Tecnologia

Facebook e WhatsApp: nozze miliardarie tra il diavolo e l’acqua santa

L’annuncio dell’acquisizione di Whatsapp da parte di Facebook per la cifra record di 19 miliardi di dollari (3 in contanti e 16 in azioni) è stato un vero terremoto che ha sconvolto la Silicon Valley. Oltre alla portata dell’operazione, il clamore che ha suscitato deriva dalle differenze tra le due aziende e del loro modello di business. L’ideatore di Whatsapp Jan Koum, per esempio, è quanto di più diverso ci possa essere dal genietto Mark Zuckerberg, catapultato dal college a Wall Street a cavallo del “libro delle facce”. Koum è un trentottenne cresciuto in quella che allora si chiamava ancora Unione Sovietica ed emigrato negli States a 16 anni. Dopo aver lavorato parecchi anni per Yahoo, ha lanciato insieme a Brian Acton il “suo” Whatsapp.

Meglio che dalle biografie, però, le differenze tra i due emergono dal tipo di prodotto che hanno creato. Whatsapp è un’applicazione semplice, indipendente e terribilmente “sobria”. Non contiene pubblicità e limita il suo campo d’azione a quello che promette di fare: permettere di comunicare da un telefono all’altro sfruttando il traffico dati. Semplice e lineare. Quasi disarmante. Così come lo è il suo successo: 450 milioni di utenti attivi dopo solo 4 anni di vita, con un trend che punta a raggiungere il miliardo di utilizzatori entro la fine di quest’anno.

Numeri che spiegano già da soli perché Facebook sia disposta a sborsare 19 miliardi di dollari per portarsi a casa la società di Koum e Acton.

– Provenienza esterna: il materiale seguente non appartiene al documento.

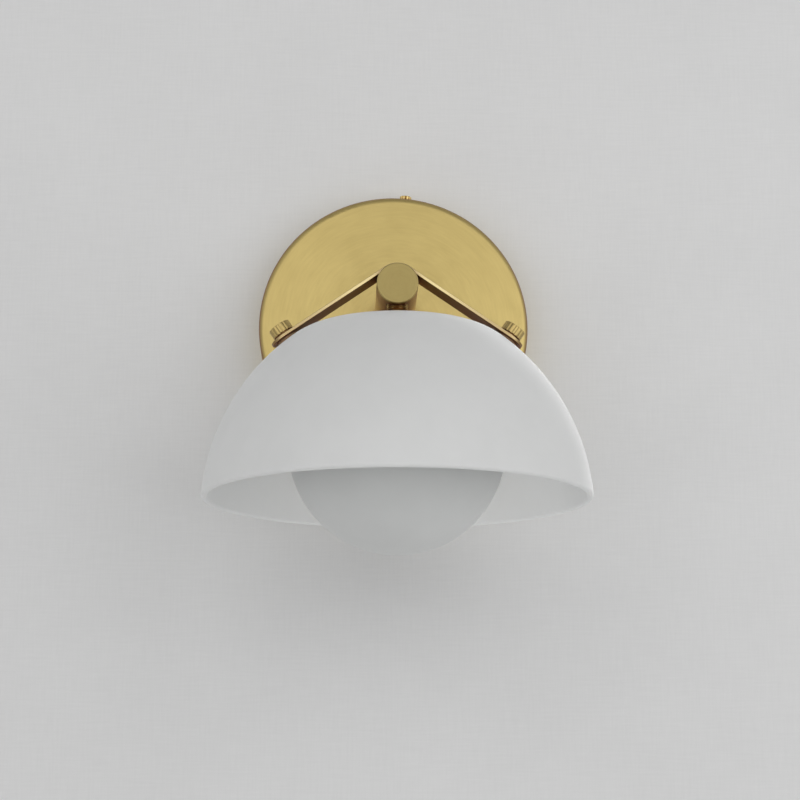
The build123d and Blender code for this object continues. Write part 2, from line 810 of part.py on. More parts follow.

Whatsapp, infatti, è scaricabile e utilizzabile gratuitamente per il primo anno. Dopo, richiede un abbonamento annuale minimo di 0.99 dollari. Fatti due conti, dall’anno prossimo porterà a casa un miliardo di dollari all’anno. Tutto senza vendere pubblicità o inquinare il software con videogame o stravaganze “social” che, secondo i fondatori, finirebbero solo per snaturare il servizio.

Una filosofia che non è una semplice scelta “politica”, ma una vera dichiarazione d’intenti sul loro modello di business. Per capirlo basta leggere il loro blog, che nella pagina ufficiale di Whatsapp è affiancato dal titolo “Perché non vendiamo pubblicità” e da una frase tratta da Fight Club: “La pubblicità ci spinge a cambiare macchine e vestiti, a fare lavori che odiamo per comprare merda di cui non abbiamo bisogno”.

In un bell’articolo pubblicato da Wired Uk gli stessi fondatori spiegano le ricadute pratiche di queste scelte. Senza avere la necessità di profilare, analizzare, studiare e classificare i propri utenti per spremerne il potenziale pubblicitario, Whatsapp può permettersi uno staff di sole 50 persone, non ha bisogno di smisurate server farm per conservare dati (e infatti conserva solo le informazioni strettamente necessarie) e non si deve nemmeno preoccupare più di tanto delle ingerenze di Nsa e compagnia bella. Esattamente il contrario di ciò che accade dalle parti di Facebook, dove il social network si appoggia su una elefantiaca infrastruttura per la profilazione e la conservazione dei dati e in cui la guerriglia tra il desiderio di privacy degli utenti e la fame di informazioni dell’azienda non fa nemmeno più notizia.  

Insomma: a guardare la sua storia, Whatsapp si colloca agli antipodi di Facebook e un matrimonio come quello annunciato ieri può sembrare pura fantascienza. Quello che accadrà in futuro non è dato a sapersi, anche se Jan Koum, in un post indirizzato agli utenti di Whatsapp ha assicurato che “non cambierà niente”. Vedremo.